-- STATED GOAL --
Stop after the line with "const BAND_STATIONS = [-1, -0.75, -0.4, 0, 0.4, 0.75, 1];": repeat exactly every line before it, beginning with the first, and that line itself.
※
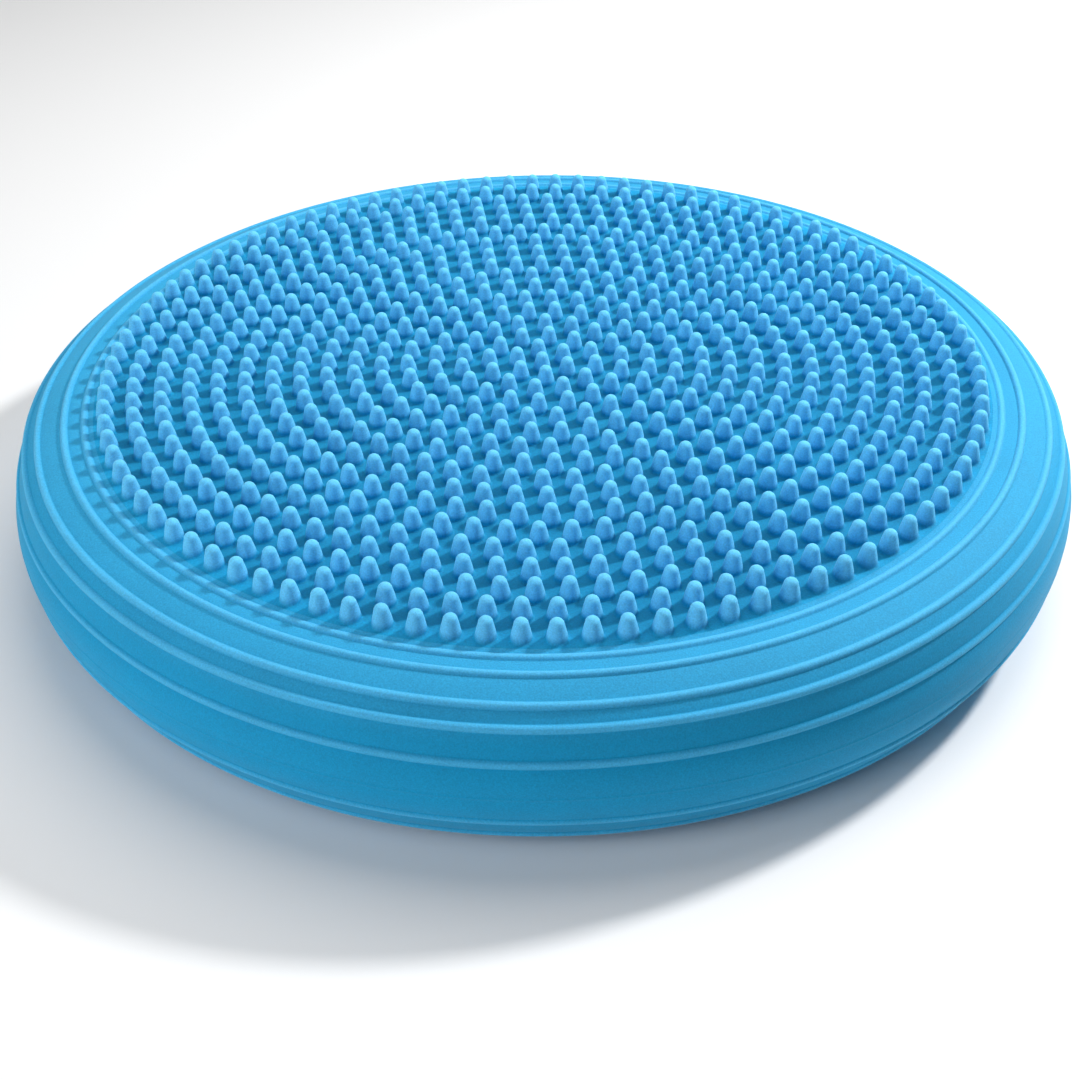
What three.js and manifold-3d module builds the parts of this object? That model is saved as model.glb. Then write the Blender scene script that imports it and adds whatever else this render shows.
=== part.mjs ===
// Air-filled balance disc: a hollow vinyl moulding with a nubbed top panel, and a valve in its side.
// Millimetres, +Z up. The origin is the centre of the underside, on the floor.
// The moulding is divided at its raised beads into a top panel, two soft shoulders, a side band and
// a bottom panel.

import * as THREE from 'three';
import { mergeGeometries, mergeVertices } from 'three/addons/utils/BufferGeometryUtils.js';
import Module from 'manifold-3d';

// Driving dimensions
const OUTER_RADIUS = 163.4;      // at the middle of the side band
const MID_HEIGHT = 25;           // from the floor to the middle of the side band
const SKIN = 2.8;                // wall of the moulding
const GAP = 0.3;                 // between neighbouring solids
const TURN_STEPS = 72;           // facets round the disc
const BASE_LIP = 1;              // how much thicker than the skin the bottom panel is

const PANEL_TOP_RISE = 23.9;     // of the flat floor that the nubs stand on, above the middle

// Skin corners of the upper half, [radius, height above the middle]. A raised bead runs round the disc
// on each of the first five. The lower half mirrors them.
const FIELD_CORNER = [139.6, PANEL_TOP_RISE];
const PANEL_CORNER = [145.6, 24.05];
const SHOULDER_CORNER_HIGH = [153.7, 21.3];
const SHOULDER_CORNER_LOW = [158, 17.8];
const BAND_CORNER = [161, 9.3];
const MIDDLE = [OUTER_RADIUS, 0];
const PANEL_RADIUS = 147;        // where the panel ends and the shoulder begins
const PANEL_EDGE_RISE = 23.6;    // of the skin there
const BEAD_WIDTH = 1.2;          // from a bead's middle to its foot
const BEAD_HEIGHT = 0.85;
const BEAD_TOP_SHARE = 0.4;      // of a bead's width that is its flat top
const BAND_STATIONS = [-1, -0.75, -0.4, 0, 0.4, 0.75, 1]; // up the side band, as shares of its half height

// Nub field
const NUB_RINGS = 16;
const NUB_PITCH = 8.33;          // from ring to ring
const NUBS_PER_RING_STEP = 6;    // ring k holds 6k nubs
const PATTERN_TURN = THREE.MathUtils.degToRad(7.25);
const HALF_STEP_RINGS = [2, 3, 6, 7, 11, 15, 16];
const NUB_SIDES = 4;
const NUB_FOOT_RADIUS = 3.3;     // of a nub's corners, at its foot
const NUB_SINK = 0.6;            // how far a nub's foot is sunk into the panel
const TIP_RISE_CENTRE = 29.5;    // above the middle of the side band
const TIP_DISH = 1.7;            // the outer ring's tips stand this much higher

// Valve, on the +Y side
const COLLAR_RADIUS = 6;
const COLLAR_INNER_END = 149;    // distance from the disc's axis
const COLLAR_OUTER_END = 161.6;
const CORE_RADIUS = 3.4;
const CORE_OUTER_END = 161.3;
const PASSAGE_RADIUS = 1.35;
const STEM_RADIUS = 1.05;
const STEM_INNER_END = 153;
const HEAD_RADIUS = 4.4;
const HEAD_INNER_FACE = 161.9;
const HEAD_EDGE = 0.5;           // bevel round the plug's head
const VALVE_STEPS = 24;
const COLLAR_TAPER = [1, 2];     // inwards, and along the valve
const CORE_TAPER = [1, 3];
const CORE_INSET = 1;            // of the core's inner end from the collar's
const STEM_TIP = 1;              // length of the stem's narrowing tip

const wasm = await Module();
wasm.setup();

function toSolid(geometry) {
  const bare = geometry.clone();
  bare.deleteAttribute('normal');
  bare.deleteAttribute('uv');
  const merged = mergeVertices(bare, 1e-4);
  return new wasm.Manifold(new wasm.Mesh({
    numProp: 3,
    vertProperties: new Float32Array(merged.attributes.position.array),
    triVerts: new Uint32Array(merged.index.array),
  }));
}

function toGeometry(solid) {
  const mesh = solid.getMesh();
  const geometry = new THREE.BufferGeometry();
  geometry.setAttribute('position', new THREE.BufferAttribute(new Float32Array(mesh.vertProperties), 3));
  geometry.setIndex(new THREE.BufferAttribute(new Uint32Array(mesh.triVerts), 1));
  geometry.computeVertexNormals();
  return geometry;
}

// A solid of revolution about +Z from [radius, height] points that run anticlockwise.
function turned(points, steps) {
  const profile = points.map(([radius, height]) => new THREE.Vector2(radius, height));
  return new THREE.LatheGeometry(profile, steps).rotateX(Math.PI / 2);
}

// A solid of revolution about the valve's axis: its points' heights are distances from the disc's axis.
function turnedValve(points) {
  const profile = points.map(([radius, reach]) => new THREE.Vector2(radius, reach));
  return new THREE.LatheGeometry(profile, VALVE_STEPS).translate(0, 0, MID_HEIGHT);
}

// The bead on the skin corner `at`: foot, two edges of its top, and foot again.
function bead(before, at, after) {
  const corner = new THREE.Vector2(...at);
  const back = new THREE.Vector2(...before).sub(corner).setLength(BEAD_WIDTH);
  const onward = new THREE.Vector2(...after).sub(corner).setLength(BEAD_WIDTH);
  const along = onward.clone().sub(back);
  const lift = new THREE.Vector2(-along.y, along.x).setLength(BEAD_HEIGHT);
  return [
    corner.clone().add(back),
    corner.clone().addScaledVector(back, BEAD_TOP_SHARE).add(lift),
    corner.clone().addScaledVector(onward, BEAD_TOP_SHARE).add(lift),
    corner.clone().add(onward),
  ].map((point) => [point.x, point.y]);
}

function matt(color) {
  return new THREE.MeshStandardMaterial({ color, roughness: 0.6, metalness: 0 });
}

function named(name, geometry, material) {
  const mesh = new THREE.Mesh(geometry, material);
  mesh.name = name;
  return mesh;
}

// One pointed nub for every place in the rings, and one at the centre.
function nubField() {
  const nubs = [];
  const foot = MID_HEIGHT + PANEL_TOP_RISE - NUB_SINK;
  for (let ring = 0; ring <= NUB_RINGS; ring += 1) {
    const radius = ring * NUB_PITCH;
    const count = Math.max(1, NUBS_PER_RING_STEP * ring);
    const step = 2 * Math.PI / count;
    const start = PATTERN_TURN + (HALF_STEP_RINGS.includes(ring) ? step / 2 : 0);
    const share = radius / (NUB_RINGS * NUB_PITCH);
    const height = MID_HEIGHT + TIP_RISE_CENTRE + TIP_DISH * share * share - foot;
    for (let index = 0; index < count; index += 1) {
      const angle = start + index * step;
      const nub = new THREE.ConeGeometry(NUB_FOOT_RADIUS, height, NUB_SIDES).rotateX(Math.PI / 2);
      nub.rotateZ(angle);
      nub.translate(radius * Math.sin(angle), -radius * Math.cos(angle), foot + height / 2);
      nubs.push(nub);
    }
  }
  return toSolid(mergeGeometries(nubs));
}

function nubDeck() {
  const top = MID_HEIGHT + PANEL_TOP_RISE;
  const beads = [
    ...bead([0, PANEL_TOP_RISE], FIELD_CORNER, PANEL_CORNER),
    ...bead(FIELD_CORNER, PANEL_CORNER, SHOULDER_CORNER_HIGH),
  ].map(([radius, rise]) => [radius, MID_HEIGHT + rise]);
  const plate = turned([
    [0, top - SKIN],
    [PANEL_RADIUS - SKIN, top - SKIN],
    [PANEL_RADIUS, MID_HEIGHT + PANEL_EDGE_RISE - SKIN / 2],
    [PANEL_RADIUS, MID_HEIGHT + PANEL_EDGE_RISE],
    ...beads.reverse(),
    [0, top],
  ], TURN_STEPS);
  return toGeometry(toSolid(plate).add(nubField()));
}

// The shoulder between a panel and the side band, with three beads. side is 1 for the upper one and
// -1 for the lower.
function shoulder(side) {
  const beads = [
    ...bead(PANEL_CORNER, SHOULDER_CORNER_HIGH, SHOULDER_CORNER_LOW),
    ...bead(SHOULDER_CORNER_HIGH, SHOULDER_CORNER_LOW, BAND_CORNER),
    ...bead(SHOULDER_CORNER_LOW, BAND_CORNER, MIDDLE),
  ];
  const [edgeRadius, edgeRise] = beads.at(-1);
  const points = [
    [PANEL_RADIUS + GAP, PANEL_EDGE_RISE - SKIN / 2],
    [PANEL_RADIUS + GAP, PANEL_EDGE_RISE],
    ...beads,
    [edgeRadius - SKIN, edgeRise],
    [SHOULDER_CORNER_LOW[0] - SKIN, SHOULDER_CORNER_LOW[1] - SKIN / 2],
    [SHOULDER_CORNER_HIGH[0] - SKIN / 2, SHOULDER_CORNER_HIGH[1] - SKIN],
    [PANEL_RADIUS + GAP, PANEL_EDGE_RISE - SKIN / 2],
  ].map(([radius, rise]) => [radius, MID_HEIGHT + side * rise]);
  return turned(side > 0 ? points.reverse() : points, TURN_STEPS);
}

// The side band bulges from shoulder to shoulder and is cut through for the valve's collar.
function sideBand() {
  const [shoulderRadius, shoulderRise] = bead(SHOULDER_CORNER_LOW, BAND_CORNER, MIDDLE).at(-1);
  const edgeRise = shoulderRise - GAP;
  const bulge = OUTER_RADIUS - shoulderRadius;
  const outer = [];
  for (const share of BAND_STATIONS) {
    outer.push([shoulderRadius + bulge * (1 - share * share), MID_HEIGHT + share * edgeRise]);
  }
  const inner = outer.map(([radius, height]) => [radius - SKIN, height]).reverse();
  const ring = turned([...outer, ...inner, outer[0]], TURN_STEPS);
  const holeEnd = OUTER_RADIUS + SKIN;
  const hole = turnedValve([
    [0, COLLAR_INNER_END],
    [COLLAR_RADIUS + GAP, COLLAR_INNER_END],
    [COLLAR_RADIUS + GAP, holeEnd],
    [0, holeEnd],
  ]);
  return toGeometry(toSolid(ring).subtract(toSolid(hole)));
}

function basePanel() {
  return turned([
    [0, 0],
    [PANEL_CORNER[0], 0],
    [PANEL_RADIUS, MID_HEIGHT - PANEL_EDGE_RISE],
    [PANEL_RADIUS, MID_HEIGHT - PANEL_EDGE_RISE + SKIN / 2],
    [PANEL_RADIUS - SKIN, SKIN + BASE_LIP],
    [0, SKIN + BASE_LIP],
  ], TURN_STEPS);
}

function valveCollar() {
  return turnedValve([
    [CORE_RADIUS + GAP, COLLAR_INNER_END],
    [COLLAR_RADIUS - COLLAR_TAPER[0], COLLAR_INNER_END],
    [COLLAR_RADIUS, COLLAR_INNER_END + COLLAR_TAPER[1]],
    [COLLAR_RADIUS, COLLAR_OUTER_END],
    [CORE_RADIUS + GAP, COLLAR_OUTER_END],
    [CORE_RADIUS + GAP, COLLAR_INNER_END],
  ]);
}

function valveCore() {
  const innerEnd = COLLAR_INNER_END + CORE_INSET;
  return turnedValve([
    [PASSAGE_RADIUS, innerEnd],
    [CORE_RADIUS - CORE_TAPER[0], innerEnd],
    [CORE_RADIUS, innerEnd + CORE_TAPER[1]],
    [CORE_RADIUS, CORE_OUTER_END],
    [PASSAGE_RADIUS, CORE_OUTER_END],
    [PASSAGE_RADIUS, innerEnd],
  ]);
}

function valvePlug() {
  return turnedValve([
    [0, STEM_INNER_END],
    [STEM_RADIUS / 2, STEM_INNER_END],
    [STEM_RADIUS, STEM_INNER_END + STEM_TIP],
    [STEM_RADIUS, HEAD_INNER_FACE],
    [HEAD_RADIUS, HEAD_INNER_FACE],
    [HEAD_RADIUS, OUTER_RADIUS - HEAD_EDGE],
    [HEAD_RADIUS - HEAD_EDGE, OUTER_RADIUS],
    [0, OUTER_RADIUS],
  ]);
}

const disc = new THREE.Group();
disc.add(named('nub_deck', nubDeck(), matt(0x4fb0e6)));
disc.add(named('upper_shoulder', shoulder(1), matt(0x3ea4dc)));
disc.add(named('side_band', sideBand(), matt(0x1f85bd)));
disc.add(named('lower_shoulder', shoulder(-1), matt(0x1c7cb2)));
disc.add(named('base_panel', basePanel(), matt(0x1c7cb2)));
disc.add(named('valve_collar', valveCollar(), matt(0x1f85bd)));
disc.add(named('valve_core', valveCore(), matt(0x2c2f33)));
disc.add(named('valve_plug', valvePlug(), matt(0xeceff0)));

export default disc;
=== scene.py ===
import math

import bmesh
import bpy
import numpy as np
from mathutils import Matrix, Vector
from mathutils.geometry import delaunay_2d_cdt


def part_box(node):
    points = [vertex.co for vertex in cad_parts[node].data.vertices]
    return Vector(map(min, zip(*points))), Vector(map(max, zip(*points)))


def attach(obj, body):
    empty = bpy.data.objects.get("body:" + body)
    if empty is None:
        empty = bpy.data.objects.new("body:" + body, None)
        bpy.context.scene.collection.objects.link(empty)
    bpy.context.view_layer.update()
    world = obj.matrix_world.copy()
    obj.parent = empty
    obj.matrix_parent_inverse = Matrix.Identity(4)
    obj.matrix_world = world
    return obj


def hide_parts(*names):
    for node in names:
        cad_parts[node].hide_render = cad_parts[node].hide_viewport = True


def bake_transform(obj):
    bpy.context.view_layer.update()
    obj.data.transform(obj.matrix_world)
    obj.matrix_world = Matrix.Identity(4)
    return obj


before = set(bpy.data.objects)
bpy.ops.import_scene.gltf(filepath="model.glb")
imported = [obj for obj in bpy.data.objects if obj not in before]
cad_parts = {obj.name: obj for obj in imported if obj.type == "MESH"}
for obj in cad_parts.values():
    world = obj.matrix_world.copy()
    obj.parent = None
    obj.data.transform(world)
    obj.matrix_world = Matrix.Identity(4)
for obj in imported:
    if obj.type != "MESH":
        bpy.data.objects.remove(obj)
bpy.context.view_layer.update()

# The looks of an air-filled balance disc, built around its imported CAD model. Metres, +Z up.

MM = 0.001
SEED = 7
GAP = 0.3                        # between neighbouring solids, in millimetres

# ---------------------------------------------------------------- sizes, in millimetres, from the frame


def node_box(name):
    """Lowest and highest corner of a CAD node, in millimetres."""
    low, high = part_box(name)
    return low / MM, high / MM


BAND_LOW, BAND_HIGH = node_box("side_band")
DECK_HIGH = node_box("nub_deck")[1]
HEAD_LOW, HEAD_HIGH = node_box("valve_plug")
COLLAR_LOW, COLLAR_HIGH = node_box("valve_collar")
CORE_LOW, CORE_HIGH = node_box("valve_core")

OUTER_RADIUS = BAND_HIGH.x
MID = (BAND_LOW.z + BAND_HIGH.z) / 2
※
-- RESPONSE TO THE TASK --
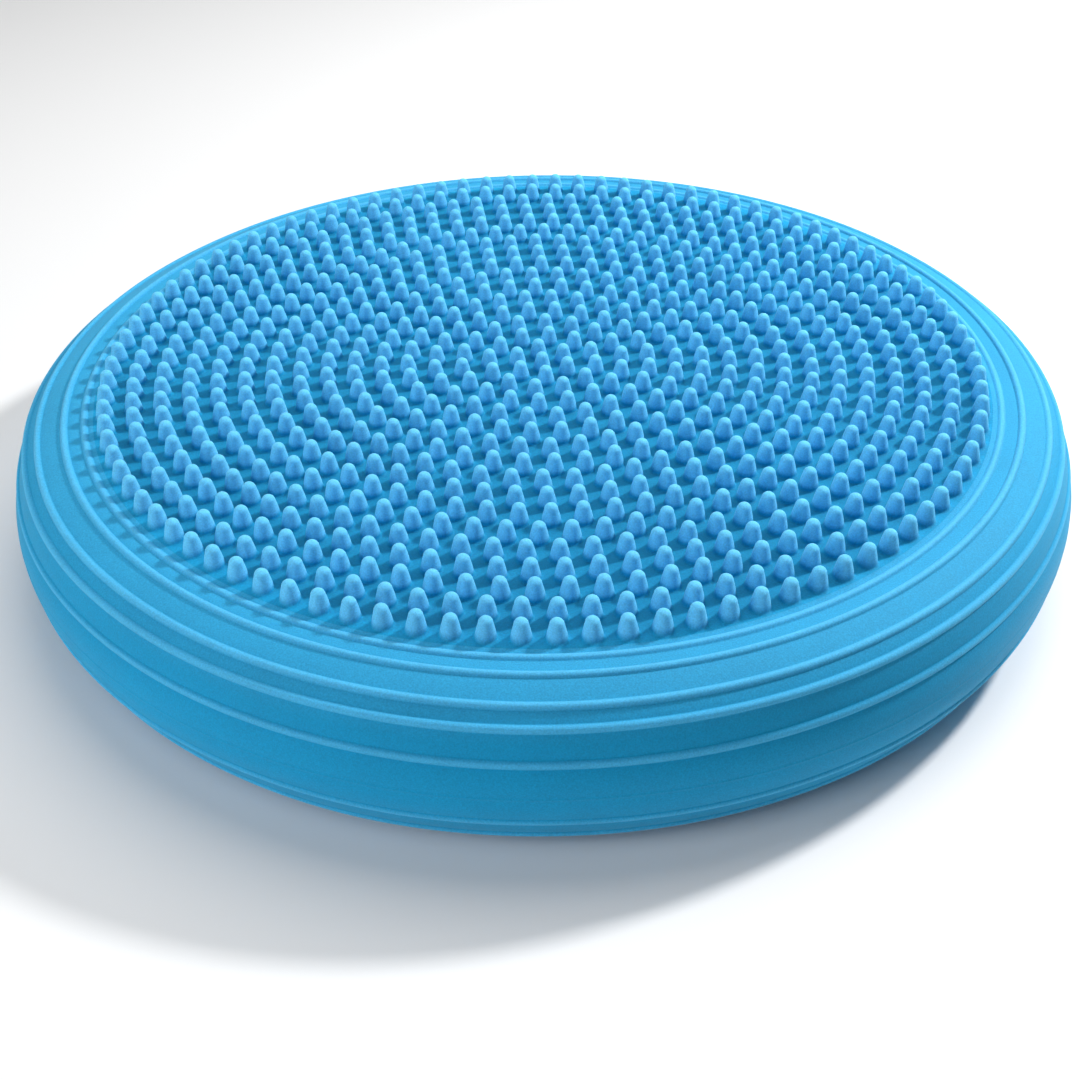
What three.js and manifold-3d module builds the parts of this object? That model is saved as model.glb. Then write the Blender scene script that imports it and adds whatever else this render shows.
=== part.mjs ===
// Air-filled balance disc: a hollow vinyl moulding with a nubbed top panel, and a valve in its side.
// Millimetres, +Z up. The origin is the centre of the underside, on the floor.
// The moulding is divided at its raised beads into a top panel, two soft shoulders, a side band and
// a bottom panel.

import * as THREE from 'three';
import { mergeGeometries, mergeVertices } from 'three/addons/utils/BufferGeometryUtils.js';
import Module from 'manifold-3d';

// Driving dimensions
const OUTER_RADIUS = 163.4;      // at the middle of the side band
const MID_HEIGHT = 25;           // from the floor to the middle of the side band
const SKIN = 2.8;                // wall of the moulding
const GAP = 0.3;                 // between neighbouring solids
const TURN_STEPS = 72;           // facets round the disc
const BASE_LIP = 1;              // how much thicker than the skin the bottom panel is

const PANEL_TOP_RISE = 23.9;     // of the flat floor that the nubs stand on, above the middle

// Skin corners of the upper half, [radius, height above the middle]. A raised bead runs round the disc
// on each of the first five. The lower half mirrors them.
const FIELD_CORNER = [139.6, PANEL_TOP_RISE];
const PANEL_CORNER = [145.6, 24.05];
const SHOULDER_CORNER_HIGH = [153.7, 21.3];
const SHOULDER_CORNER_LOW = [158, 17.8];
const BAND_CORNER = [161, 9.3];
const MIDDLE = [OUTER_RADIUS, 0];
const PANEL_RADIUS = 147;        // where the panel ends and the shoulder begins
const PANEL_EDGE_RISE = 23.6;    // of the skin there
const BEAD_WIDTH = 1.2;          // from a bead's middle to its foot
const BEAD_HEIGHT = 0.85;
const BEAD_TOP_SHARE = 0.4;      // of a bead's width that is its flat top
const BAND_STATIONS = [-1, -0.75, -0.4, 0, 0.4, 0.75, 1]; // up the side band, as shares of its half height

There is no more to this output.